9. Transparency and disclosures
The best ETFs provide transparent information about their holdings, strategies, and expenses. Review the ETF’s prospectus and other available documents to understand how the fund operates and any potential risks.
10. Risk considerations
Consider the risk profile of the ETF, including market risk, sector-specific risks, and any other relevant factors. Assess the ETF’s risk management strategies and ensure they align with your risk tolerance.
Are you close to your own best?
Selecting the best ETF requires careful consideration of various factors. What is the best for one is not necessarily the best for the other investors. It is about finding your own winning combination.
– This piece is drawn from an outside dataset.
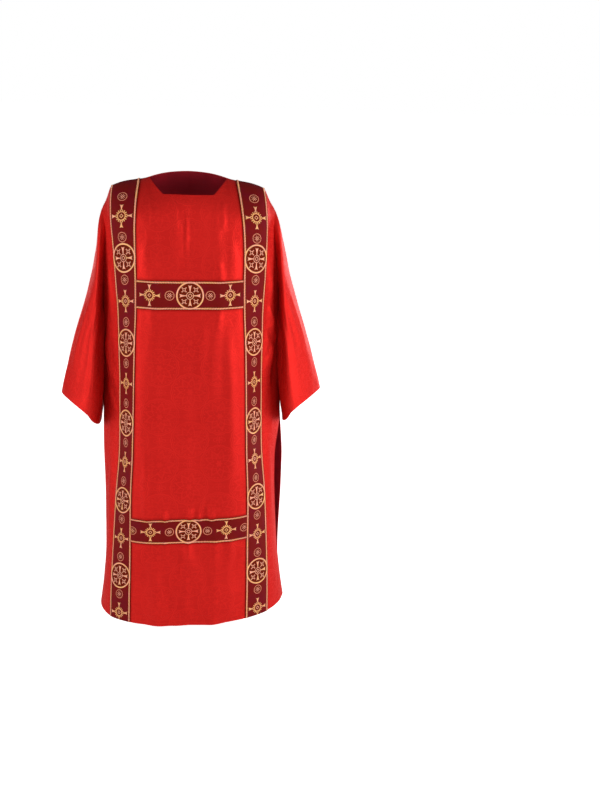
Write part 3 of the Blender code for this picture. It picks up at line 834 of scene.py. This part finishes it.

You need to conduct thorough research and review all relevant information before making any investment decisions. The focus should be on defining your investment goals, researching different categories, analyzing performance data, evaluating fund size and liquidity, considering expense ratios and tracking errors, checking holdings, assessing fund management, and reviewing the prospectus.
Remember that investing in ETFs involves risk, and past performance is not indicative of future results. Seek professional advice if needed and regularly review your investment strategy to ensure it remains aligned.
With the right approach, ETFs can be an excellent tool for achieving your investment objectives. Good luck!